Friday, February 13, 2009

I'll Be Damned...


I rather like the wall of black Penguin Classics in my local Borders book shop. They look....well....pretty serious and intriguing. I think Borders has a Bit of a Problem knowing what to do with 'the classics', be it either of the Aristotelian or the Brontean sort. They started off a few years ago with a pretty good collection of Greek and Roman stuff (better than Waterstones, which doesn't even have a Classics section), including a few Loebs (drool, drool), general histories and Classical texts (but only major authors) in translation, all arranged in broadly alphabetical order. It seemed to work quite well. 'Classic' authors like Tolstoy and Hardy could be found slotted into the fiction section where alphabetically appropriate. That seemed to work quite well too. Over the past few years there has obviously been a rethink and subsequent revamp, and all the works by 'classic authors' (be they 4thcentury BC or 19th century AD) were lumped together, the Oxford Classics translations cheek by jowl with the Wordsworth Classics (very cheap and not to be underrated- my Aeneid was more faithful to the Latin than quite a few others I could name!), the stark black Penguin Classics and the lurid lime green bargain classics (which i can't bring myself to look at). This motley assembly obviously offended whoever is in charge of the shelf displays, and more recently the books have been divided by publishing houses. The Oxford Classics now present a wall of white, with red tips (a bit bland); the Wordsworths - a wall of blue, with cute little cameo pictures on the spine; the lime green monsters just look hideous, but the Penguin Classics look sombre and studious and rather lovely. I like riffling through them for unknown (to me) gems, and it was this approach that led me to find and buy Huysmans' 'Against Nature' which I absolutely loved, enjoying every rich and bejewelled sentence. Last Friday, my duties discharged for the week, I took a copy of 'The Damned' up to the in-house Starbucks with the intention of leafing through it over a cup of de-caf Americano. But, as luck would have it WHO was sitting across the room from me but a priest acquaintance, who waved at me cheerily. Thinking that 'The Damned' was probably on the Index of Banned Books, and not wishing to give offence, I turned it over and covered it surreptiously with my copy of the Independent. So I did not get a chance to skim through it as I had wished.

I returned a few days later, however, and bought it, as the half-term holidays were coming up and I have the rare chance to read first thing in the morning for a week. I hope it will be as intriguing as 'Against Nature' - I've read a few online reviews and many of the people who 'get' Huysmans' writing (and there are many who complain that 'Nothing Happens' - well, duh!), rate it just as highly, and some even more so. He was such an encyclopaedically knowledgable writer. His discourses on the various topics within his books are fascinating lectures in their own right: I loved the chapter on the decay of Latin literature and envy his breadth of learning. Only this morning I read a wonderful description of the Grunewald Crucifixion.
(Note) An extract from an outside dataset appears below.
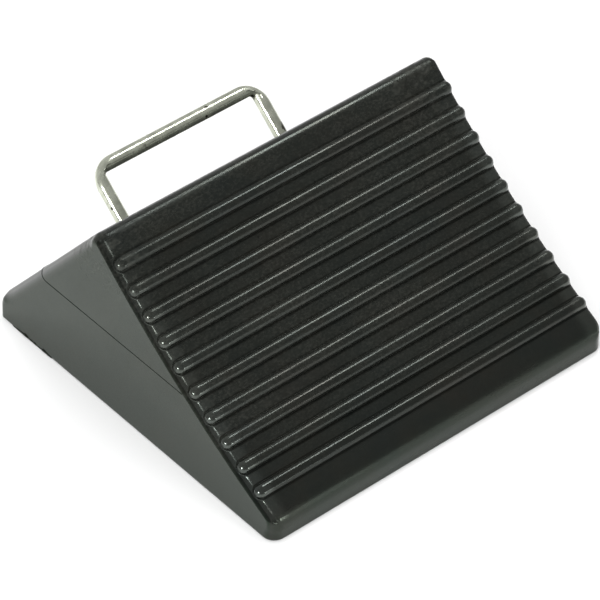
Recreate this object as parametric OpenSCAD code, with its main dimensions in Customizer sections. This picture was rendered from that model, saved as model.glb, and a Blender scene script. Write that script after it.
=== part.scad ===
// Rubber wheel chock with a moulded-in steel carrying handle.
// +X is the width, -Y is the side that meets the tyre, +Z is up.
// The origin is the centre of the flat base.

/* [Block] */
// Width of the block, along the tyre's axle
block_w = 254; // [200:1:320]
// Length of the base from the front toe to the rear toe
block_len = 250; // [220:1:290]
// Height of the ridge above the base
block_h = 124; // [110:1:140]
// Length of the tyre face on plan, from the front toe to the ridge
face_run = 151.5; // [140:0.5:165]
// Width of the flat land along the ridge
ridge_land = 5.8; // [4:0.1:12]
// Height of the upright toe at the front and at the rear
toe_h = 16; // [14:0.5:24]
// Radius of the hollow that the tyre face is curved to
tyre_r = 630; // [500:5:900]

/* [Ribs] */
// Number of ribs across the tyre face
rib_count = 10; // [4:1:10]
// Distance from one rib to the next along the face
rib_pitch = 16.6; // [14:0.1:16.8]
// Radius of the rounded rib section
rib_r = 4.4; // [3.5:0.1:5]
// Height of a rib above the face
rib_h = 4; // [2:0.1:4.5]
// Distance from the ridge to the middle of the first rib
first_rib = 17.6; // [14:0.1:19]

/* [Edges] */
// Radius where the tyre face meets the end faces
face_edge_r = 6; // [3:0.5:8]
// Radius where the rear slope and the land meet the end faces
slope_edge_r = 8; // [4:0.5:10]
// Radius of the upright corners at the front toe
front_corner_r = 8; // [4:0.5:12]
// Radius of the upright corners at the rear toe
rear_corner_r = 3; // [2:0.5:6]
// Radius along the top of the front toe
toe_edge_r = 6.5; // [3:0.5:8]
// Radius along the top of the rear toe and the back of the ridge
back_edge_r = 3; // [1:0.5:5]

/* [Handle] */
// Diameter of the handle's steel rod
rod_d = 8.6; // [7:0.1:10]
// Width of the handle between the middles of its legs
handle_w = 121; // [100:1:140]
// Height of the grip's middle above the rear slope
grip_h = 36; // [30:1:50]
// Radius of the rod's bends, to the middle of the rod
bend_r = 12; // [10:0.5:16]
// Depth of the anchor feet below the rear slope
anchor_depth = 50; // [40:1:55]
// Length of each anchor foot from the middle of its leg
foot_len = 32; // [20:1:40]
// Where the legs enter the rear slope, as a share of its length from the ridge
handle_place = 0.6; // [0.5:0.01:0.65]

/* [Hidden] */
$fn = 32;
// Fineness of the large arc of the tyre face
arc_fn = 240;
// How far a cutting shape reaches past the surface that it cuts
past = 1;
rod_r = rod_d / 2;
// How far the tip of a rib stops short of the end face
rib_inset = 2.2;

// Corners of the block's outline, as [y, z]
front_toe = [-block_len / 2, toe_h];
ridge_front = [face_run - block_len / 2, block_h];
ridge_back = ridge_front + [ridge_land, 0];
rear_toe = [block_len / 2, toe_h];

// The tyre face is an arc that hollows the straight line from the ridge to the front toe
face_chord = norm(ridge_front - front_toe);
face_along = (front_toe - ridge_front) / face_chord;
face_out = [face_along[1], -face_along[0]];
face_half_angle = asin(face_chord / 2 / tyre_r);
arc_centre = (ridge_front + front_toe) / 2 + face_out * tyre_r * cos(face_half_angle);
ridge_angle = atan2(ridge_front[1] - arc_centre[1], ridge_front[0] - arc_centre[0]);
toe_angle = ridge_angle - 2 * face_half_angle;
degrees_per_mm = 180 / (PI * tyre_r);
// How far the rounding of the face's ends runs on past each end of the arc, in degrees
face_past = 1.5;

// The rear slope is flat, and the handle stands square to it
slope = rear_toe - ridge_back;
slope_lean = atan2(-slope[1], slope[0]);
handle_foot = ridge_back + slope * handle_place;

// Outward directions of the faces, as angles from +Y in the side view
face_toe_out = atan2(arc_centre[1] - front_toe[1], arc_centre[0] - front_toe[0]);
slope_out = 90 - slope_lean;

function direction(angle) = [cos(angle), sin(angle)];

// Where the middle of rib number i sits on the arc, as an angle about the arc's centre
function rib_angle(i) = ridge_angle - (first_rib + i * rib_pitch) * degrees_per_mm;

// The waste outside a rounded corner of an outline, between two faces' outward directions
module corner_waste(corner, out_a, out_b, r) {
    a = direction(out_a);
    b = direction(out_b);
    reach = (a + b) / (1 + a * b);
    middle = corner - r * reach;
    difference() {
        polygon([
            middle,
            middle + (r + past) * a,
            corner + past * reach,
            middle + (r + past) * b
        ]);
        translate(middle) circle(r = r);
    }
}

// Side view of the block without its ribs: x is +Y and y is +Z
module block_outline() {
    difference() {
        polygon([
            [-block_len / 2, 0],
            [block_len / 2, 0],
            rear_toe,
            ridge_back,
            ridge_front,
            front_toe
        ]);
        translate(arc_centre) circle(r = tyre_r, $fn = arc_fn);
        corner_waste(front_toe, 180, face_toe_out, toe_edge_r);
        corner_waste(rear_toe, 0, slope_out, back_edge_r);
        corner_waste(ridge_back, 90, slope_out, back_edge_r);
    }
}

// The waste outside a rounded straight edge: the edge runs up +Z from the origin,
// and the block lies on the -X and -Y sides of it
module edge_waste(r, len) {
    difference() {
        translate([-r, -r, 0]) cube([r + past, r + past, len]);
        translate([-r, -r, -past]) cylinder(r = r, h = len + 2 * past);
    }
}

// Places the waste of an edge of the +X end face: the edge starts at [y, z],
// and the face beside it looks out at the given angle
module end_edge(start, out, r, len) {
    translate([block_w / 2, start[0], start[1]]) rotate([out, 0, 0]) edge_waste(r, len);
}

// The waste along the +X end of the tyre face, turned about the arc's axis
module face_end_edge() {
    swept = face_half_angle * 2 + 2 * face_past;
    translate([0, arc_centre[0], arc_centre[1]])
        rotate([toe_angle - face_past, 0, 0]) rotate([90, 0, 90])
            rotate_extrude(angle = swept, $fn = arc_fn)
                difference() {
                    translate([tyre_r - past, block_w / 2 - face_edge_r])
                        square([face_edge_r + past, face_edge_r + past]);
                    translate([tyre_r + face_edge_r, block_w / 2 - face_edge_r])
                        circle(r = face_edge_r);
                }
}

// All the rounded edges of the +X end
module end_waste() {
    slope_start = rear_toe + past * direction(slope_out - 90);
    face_end_edge();
    end_edge(slope_start, slope_out, slope_edge_r, norm(slope) + 2 * past);
    end_edge(ridge_back + [past, 0], 90, slope_edge_r, ridge_land + 2 * past);
    end_edge([block_len / 2, -past], 0, rear_corner_r, toe_h + 3 * past);
    end_edge([-block_len / 2, toe_h + front_corner_r], 180, front_corner_r, toe_h + 2 * front_corner_r);
}

// One rib: a round bar sunk to just past half its depth in the tyre face, with rounded ends
module rib(angle) {
    middle = arc_centre + (tyre_r + rib_r - rib_h) * direction(angle);
    half = block_w / 2 - rib_r - rib_inset;
    translate([0, middle[0], middle[1]]) {
        rotate([0, 90, 0]) cylinder(r = rib_r, h = 2 * half, center = true);
        for (side = [-1, 1]) translate([side * half, 0, 0]) sphere(r = rib_r);
    }
}

// A quarter-turn of the rod about a centre in the handle's plane, starting at an angle
module bend(centre, start) {
    translate([centre[0], 0, centre[1]])
        rotate([90, 0, 0])
            rotate([0, 0, start])
                rotate_extrude(angle = 90)
                    translate([bend_r, 0]) circle(r = rod_r);
}

// A straight stretch of the rod along +X, from a point in the handle's plane
module rod_across(start, len) {
    translate([start[0], 0, start[1]]) rotate([0, 90, 0]) cylinder(r = rod_r, h = len);
}

// A leg of the handle with the bend above it and the bend and foot below it
module leg() {
    leg_x = handle_w / 2;
    translate([leg_x, 0, bend_r - anchor_depth])
        cylinder(r = rod_r, h = grip_h + anchor_depth - 2 * bend_r);
    bend([leg_x - bend_r, grip_h - bend_r], 0);
    bend([leg_x + bend_r, bend_r - anchor_depth], 180);
    rod_across([leg_x + bend_r, -anchor_depth], foot_len - bend_r);
}

// The whole bent rod, square to the rear slope
module handle_rod() {
    translate([0, handle_foot[0], handle_foot[1]])
        rotate([-(90 - slope_out), 0, 0]) {
            rod_across([bend_r - handle_w / 2, grip_h], handle_w - 2 * bend_r);
            leg();
            mirror([1, 0, 0]) leg();
        }
}

// Solid moulded rubber block, closed round the buried legs and feet of the handle
module rubber_block() {
    color([0.14, 0.14, 0.14])
        difference() {
            union() {
                difference() {
                    rotate([90, 0, 90]) linear_extrude(height = block_w, center = true) block_outline();
                    end_waste();
                    mirror([1, 0, 0]) end_waste();
                }
                for (i = [0 : rib_count - 1]) rib(rib_angle(i));
            }
            handle_rod();
        }
}

// Handle bent from one length of plated steel rod, with its feet turned out in the rubber
module handle() {
    color([0.78, 0.78, 0.74]) handle_rod();
}

rubber_block();
handle();
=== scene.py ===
"""Looks of the rubber wheel chock: a moulded rubber block and a plated steel handle."""
import math
from functools import cached_property
from types import SimpleNamespace

import bmesh
import bpy
import numpy as np
from mathutils import Matrix, Vector, noise


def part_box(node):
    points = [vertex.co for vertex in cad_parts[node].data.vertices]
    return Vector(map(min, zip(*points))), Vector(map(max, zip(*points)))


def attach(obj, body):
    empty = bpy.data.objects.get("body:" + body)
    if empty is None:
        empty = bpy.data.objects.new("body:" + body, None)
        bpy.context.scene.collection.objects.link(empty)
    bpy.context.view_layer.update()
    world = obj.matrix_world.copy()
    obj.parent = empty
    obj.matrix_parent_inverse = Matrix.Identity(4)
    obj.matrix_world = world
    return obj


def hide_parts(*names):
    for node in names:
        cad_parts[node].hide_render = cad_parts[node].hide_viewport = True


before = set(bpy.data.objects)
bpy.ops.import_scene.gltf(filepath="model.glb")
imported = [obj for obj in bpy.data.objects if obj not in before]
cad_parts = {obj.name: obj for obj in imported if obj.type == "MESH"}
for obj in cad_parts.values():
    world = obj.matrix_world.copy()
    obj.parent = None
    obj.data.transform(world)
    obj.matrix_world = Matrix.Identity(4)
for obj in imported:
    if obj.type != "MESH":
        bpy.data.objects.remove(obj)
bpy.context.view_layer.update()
MM = 0.001

# ---------------------------------------------------------------- sizes, from the frame and the design
BLOCK_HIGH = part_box("rubber_block")[1]
HALF_W = BLOCK_HIGH.x
HALF_L = BLOCK_HIGH.y
HEIGHT = BLOCK_HIGH.z
FACE_RUN = 151.5 * MM
RIDGE_LAND = 5.8 * MM
TOE_H = 16 * MM
TYRE_R = 630 * MM

RIB_COUNT = 10
RIB_PITCH = 16.6 * MM
FIRST_RIB = 17.6 * MM
RIB_R = 4.6 * MM
RIB_SUNK = 0.6 * MM
RIB_FOOT_R = 0.3 * MM
NOSE_FOOT_R = 2.2 * MM
# The tyre face sits a little to the right: it leaves a narrow ledge at the left end, and almost none
# at the right
LEFT_NOSE_INSET = 2.0 * MM
RIGHT_NOSE_INSET = 0.7 * MM
LEFT_LEDGE = 3.4 * MM
RIGHT_LEDGE = 0.2 * MM
LEDGE_DEPTH = 1.7 * MM
LEDGE_EDGE_R = 0.5 * MM
LEDGE_FOOT_R = 0.3 * MM
PAD_EDGE_R = 4.3 * MM
RIGHT_EDGE_R = 5.0 * MM

RIDGE_FRONT_R = 2.2 * MM
RIDGE_BACK_R = 3 * MM
FRONT_TOE_R = 7 * MM
REAR_TOE_R = 3 * MM
BASE_R = 1 * MM
# Edges between the end faces and the ridge, the rear slope, the front toe and the rear toe
RIDGE_END_R = 3 * MM
SLOPE_END_R = 8.5 * MM
FRONT_END_R = 8 * MM
REAR_END_R = 3 * MM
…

Incidentally, whilst walking out of the book shop, who should I see walking in but my priest-acquaintance, who again waved cheerily at me. Fortunately I had my purchase secreted deep in my bag.

Tuesday, January 20, 2009

Decadence and la nostalgie de la boue


Part way through 'The Liar' by Stephen Fry and am starting to lose interest slightly: the bits where he writes of his protagonist's youth are excellent, and thus I am assuming that it is mostly himself that he is writing about, but the episodes dealing with his later life are much less amusing or convincing. Time to start on something fresh: Huysmans' 'Against Nature', or 'A Rebours' as it is in the original. The prose is gorgeous, in the same sumptuous and slightly over-rich vein as Italo Calvino's 'Invisible Cities' (which I never finished, having had a surfeit of gorgeousness and the same feeling as if I had gorged a box of Belgian chocolates in one sitting). I rather like the 'hero' and his neurasthaenic extreme aestheticism. I am reminded of my late teenage years when I immersed myself in Gauloises, Pernod, Baudelaire and a nostalgie de la boue which lead me to mistakenly marry a complete idiot thus bringing my young self back to earth with a nasty bump! Fortunately, that is all far in the past and having extracted myself from la boue I became a wiser and more cynical person. One lasting influence from that bout of teenage Francophilism was an abiding interest in the philosopher Simone de Beauvoir. I ascribe a lot of my determination to her and her refusal to allow her sex to interfere with her intellectual pursuits. Unfortunately she harnessed herself to the toad-like Sartre and lived for much of her life in his shadow, despite the fact that she was the one whom Sartre trusted to critique his work, and whose ideas he often purloined and passed off as his own. Their relationship was lifelong, hardly exclusive and they often conspired to seduce and manipulate those who should have been able to trust them. I've not read the book detailing their correspondence: I fear that I would lose any faith that I had in 'Castor' (Sartre's nickname for de Beauvoir) left by Deirdre Bair's uncompromising biography. Suffice to say that two of my favourite comfort books are still de Beauvoir's 'Memoirs of a Dutiful Daughter' and the follow-up volume of her autobiography 'The Prime of Life'. Obviously it is written from her point of view, and leaves out that which is inconvenient for her to remember or write about, but her spirit shines through - the spirit that motivated a younger self to Get The Hell Out.